Looking at core personal consumption expenditure (PCE) inflation (see Figure 1), the Fed’s preferred benchmark, one could speculate that the U.S. is well anchored at 1.5% – not the 2% Fed target – just as Japan and the eurozone appear solidly anchored below target at 0% and 1%, respectively. Here the Fed usually points to professional surveys of inflation expectations, which tend to show somewhat higher values. Yet professional forecasters’ longer-term expectations have exceeded realized inflation almost 70% of the time since the early 1990s (when records began).3
Similarly, the Fed has been systematically discounting low market-based inflation expectations, attributing them to either reduced liquidity in the Treasury Inflation-Protected Securities (TIPS) market or to changes in the inflation risk premium. We disagree with the Fed here. As we’ve pointed out in the past, the distribution of potential inflation outcomes – and market perceptions of the likelihood of downside or upside misses – is at least as relevant as the mode, if not more. The latest research from the European Central Bank (ECB) suggests that a negative inflation risk premium is associated with strong deflation risk, rather than low inflation uncertainty.4 In essence, the market assigns a higher probability to the Fed’s missing to the downside.

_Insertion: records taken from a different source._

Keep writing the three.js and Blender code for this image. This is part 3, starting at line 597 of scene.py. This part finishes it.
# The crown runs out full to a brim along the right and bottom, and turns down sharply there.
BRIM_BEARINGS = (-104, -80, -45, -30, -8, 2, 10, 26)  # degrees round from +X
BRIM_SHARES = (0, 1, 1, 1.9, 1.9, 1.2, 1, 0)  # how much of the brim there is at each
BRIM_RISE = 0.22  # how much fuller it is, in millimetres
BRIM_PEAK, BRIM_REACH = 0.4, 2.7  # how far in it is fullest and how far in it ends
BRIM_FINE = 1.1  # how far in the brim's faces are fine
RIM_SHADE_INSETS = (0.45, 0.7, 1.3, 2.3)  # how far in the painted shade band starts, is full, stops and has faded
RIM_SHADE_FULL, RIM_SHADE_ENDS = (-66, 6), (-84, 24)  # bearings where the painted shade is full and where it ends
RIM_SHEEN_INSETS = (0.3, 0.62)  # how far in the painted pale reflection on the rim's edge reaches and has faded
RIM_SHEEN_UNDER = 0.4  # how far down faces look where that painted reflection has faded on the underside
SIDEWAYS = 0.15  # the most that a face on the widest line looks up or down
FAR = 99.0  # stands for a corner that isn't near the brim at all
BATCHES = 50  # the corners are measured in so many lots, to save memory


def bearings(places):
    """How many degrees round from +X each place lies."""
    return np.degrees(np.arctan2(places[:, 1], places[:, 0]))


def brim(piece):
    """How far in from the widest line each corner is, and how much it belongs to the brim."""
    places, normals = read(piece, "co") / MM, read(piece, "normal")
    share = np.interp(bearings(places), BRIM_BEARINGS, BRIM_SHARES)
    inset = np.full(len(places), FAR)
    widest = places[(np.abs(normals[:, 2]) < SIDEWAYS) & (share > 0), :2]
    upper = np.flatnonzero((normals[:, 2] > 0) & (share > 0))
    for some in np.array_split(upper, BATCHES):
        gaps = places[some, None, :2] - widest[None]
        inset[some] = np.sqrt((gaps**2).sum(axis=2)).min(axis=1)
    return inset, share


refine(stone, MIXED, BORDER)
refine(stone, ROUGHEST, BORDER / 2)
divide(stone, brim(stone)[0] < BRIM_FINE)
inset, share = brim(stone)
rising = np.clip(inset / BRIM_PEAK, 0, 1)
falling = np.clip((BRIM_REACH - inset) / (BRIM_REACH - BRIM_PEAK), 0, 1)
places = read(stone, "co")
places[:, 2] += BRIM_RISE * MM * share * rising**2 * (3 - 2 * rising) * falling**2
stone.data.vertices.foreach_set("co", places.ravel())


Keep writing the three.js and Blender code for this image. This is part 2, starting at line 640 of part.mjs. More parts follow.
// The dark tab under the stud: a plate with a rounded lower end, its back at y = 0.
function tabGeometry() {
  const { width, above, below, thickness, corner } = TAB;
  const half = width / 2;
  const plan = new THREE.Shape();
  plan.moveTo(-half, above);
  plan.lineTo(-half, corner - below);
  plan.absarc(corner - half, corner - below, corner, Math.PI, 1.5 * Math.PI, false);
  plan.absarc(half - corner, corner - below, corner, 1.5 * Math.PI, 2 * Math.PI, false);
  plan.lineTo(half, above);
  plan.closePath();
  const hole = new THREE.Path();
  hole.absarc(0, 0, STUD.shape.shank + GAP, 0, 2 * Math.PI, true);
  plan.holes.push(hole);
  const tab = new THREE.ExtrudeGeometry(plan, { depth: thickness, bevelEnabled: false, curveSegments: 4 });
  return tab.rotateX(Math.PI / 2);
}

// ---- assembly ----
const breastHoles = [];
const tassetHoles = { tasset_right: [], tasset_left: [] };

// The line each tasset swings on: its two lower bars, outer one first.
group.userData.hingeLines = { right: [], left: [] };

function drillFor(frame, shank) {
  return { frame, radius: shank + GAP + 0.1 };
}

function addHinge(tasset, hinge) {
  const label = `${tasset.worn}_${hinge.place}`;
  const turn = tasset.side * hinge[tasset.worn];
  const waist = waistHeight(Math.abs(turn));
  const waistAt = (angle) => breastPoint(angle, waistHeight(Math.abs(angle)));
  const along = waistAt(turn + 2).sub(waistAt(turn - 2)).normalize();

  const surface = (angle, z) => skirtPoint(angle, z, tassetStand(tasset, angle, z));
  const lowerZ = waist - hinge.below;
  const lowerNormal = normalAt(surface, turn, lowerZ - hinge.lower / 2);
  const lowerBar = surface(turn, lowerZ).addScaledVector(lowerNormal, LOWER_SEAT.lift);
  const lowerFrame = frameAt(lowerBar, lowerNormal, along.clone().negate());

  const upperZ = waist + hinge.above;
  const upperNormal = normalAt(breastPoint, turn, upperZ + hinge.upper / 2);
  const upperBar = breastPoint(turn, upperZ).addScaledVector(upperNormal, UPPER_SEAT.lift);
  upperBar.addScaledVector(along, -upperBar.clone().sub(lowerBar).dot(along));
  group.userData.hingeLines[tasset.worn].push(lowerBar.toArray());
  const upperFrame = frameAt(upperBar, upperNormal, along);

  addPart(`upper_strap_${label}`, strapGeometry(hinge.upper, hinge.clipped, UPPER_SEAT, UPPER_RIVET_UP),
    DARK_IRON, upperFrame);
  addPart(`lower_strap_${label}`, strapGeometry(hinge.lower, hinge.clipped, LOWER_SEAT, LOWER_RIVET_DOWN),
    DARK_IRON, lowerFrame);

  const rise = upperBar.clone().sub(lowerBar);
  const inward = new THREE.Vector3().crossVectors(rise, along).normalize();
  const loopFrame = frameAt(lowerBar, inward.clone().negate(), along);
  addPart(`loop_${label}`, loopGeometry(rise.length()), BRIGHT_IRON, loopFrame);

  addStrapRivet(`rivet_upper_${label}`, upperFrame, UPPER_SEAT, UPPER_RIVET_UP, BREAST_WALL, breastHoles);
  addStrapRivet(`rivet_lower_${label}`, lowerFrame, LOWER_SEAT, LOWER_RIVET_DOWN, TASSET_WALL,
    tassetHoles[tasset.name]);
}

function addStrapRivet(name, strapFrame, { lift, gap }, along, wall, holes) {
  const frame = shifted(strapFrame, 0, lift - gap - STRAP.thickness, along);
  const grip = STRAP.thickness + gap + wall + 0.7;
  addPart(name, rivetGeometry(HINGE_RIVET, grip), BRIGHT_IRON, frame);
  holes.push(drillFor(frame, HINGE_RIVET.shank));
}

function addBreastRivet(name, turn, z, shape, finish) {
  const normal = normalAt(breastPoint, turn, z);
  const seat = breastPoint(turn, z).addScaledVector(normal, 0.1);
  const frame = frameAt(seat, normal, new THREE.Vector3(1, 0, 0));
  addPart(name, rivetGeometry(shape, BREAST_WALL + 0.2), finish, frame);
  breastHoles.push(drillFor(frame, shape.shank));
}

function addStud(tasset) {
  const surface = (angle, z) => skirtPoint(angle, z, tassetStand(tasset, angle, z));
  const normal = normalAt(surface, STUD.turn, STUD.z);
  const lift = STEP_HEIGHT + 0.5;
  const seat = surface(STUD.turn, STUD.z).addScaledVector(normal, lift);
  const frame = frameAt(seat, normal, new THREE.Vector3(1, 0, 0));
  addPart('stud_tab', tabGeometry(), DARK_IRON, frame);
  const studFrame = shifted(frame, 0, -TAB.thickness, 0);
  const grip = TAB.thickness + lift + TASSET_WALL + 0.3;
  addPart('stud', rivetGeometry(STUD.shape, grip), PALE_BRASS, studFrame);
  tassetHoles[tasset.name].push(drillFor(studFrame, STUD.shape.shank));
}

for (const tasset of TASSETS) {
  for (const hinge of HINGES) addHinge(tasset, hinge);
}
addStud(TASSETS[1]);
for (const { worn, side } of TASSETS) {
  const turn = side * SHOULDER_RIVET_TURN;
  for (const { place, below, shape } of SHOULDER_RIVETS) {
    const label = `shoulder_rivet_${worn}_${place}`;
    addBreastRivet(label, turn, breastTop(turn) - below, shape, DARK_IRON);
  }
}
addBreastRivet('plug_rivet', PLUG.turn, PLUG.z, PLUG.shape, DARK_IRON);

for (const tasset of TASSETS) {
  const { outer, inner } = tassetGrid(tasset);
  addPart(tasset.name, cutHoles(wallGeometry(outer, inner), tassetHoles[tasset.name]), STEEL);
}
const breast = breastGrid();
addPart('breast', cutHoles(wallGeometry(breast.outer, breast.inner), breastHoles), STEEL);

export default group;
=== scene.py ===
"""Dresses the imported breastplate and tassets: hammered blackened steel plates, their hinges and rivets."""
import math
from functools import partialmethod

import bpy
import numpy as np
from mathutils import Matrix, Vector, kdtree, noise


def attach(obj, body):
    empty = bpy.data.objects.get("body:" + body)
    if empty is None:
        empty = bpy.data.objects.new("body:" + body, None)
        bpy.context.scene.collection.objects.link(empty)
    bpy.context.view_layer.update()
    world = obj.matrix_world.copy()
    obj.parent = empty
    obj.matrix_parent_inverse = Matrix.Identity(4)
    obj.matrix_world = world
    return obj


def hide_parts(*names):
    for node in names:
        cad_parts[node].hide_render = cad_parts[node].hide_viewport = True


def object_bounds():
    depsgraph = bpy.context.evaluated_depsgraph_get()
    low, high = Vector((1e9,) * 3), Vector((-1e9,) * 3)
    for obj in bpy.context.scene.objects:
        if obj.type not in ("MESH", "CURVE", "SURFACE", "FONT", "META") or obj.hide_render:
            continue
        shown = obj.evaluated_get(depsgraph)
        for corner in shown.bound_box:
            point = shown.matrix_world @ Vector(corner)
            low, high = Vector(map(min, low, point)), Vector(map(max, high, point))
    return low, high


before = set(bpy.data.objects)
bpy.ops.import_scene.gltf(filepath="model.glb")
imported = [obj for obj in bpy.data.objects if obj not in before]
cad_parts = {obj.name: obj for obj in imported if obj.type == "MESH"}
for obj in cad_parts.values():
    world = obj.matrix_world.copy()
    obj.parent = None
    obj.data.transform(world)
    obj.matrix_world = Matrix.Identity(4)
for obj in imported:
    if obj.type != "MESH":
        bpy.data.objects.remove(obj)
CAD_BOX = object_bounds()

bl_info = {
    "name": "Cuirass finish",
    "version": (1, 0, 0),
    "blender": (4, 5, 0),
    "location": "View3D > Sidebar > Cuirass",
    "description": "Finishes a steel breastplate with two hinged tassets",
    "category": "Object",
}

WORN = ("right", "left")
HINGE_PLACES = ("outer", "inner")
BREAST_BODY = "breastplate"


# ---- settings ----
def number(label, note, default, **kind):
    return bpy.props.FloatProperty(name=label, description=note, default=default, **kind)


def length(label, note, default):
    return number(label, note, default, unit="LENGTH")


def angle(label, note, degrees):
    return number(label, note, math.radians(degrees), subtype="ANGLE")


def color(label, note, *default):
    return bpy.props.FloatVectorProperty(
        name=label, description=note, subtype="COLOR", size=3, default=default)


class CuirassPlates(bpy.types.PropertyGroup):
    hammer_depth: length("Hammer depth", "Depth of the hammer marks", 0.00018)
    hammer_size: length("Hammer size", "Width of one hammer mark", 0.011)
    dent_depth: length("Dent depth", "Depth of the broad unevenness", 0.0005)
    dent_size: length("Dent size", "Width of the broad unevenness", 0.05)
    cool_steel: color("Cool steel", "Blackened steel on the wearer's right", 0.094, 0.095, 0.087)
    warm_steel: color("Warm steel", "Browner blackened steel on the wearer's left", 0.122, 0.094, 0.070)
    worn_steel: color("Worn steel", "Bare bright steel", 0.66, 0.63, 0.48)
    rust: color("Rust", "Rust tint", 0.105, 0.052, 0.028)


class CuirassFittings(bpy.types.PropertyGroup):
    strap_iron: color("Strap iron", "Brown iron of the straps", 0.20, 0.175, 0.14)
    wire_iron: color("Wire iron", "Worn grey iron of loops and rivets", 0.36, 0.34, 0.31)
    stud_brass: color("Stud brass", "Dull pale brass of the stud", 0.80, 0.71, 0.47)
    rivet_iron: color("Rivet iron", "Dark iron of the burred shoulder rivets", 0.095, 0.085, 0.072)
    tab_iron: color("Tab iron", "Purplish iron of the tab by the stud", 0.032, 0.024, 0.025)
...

To further complicate matters, prolonged deviations of inflation from the target may eventually de-anchor expectations, and it’s hard for anyone to know what margin monetary policy has before this happens.
Meanwhile, the unemployment rate fell below the Fed’s “natural rate” estimate in December 2016, which should (in theory) intensify upward pressure on prices (see Figure 2). Instead, remarkably weak CPI prints in March and April brought the Fed’s preferred measure of market-based long-term inflation expectations down to 1.9%, around half a percentage point below the Fed’s target in CPI terms (see Figure 3). The April CPI report reflected broad-based weakness across a range of core goods and services, prompting us to revise our 2017 year-end PCE forecast to 1.5%, versus the Federal Open Market Committee (FOMC) median projection of 1.9% and its 2% PCE target.
How low will the NAIRU go?
The natural rate of unemployment is also something of a moving target. Only a few years ago, the NAIRU – which is itself a construct, and thus not directly observable – was considered to be about 6%. But with inflation nowhere to be seen, the Fed gradually lowered it all the way down to 4.7%. Since the NAIRU estimate is derived from a variant of the Phillips curve relationship, it seems logical to acknowledge the risk that it will continue to fall along with the unemployment rate.
This introduces another problem: While everyone accepts that the U.S. economy is closing the unemployment gap, no one really knows how close we are – or what the true natural rate of unemployment actually is.
Softening inflation calls into question the Fed’s presumed plan to hike interest rates in June, notwithstanding that the unemployment rate has been falling faster than the Fed had originally anticipated. In this context, we think a hawkish bias appears inconsistent with a data-dependent approach.
The Fed has recently maintained that its 2% inflation target is symmetric, but hiking rates when inflation is below target (and slowing) could signal to investors that monetary policy will more likely than not miss the target on the downside. We think pausing here, waiting for inflation to reach 2% and eventually resuming tightening once it can better pinpoint the NAIRU could be a better approach. If inflation expectations continue to lie below the target, this would only undermine the Fed’s credibility in carrying out its price stability mandate, and the market is no longer giving the Fed the benefit of the doubt on this one.
In sum, we believe the Phillips curve framework is doing a poor job at forecasting inflation, even after tweaking the two main inputs: inflation expectations and (to a lesser extent) the NAIRU. Inflation expectations seem to be well anchored, but no one knows where. And the NAIRU could, at least theoretically, drop all the way down to 0% before inflation accelerates meaningfully.
In the meantime, the Fed faces a stark choice: continue to tighten policy preemptively, or listen to what the data and the markets have to say.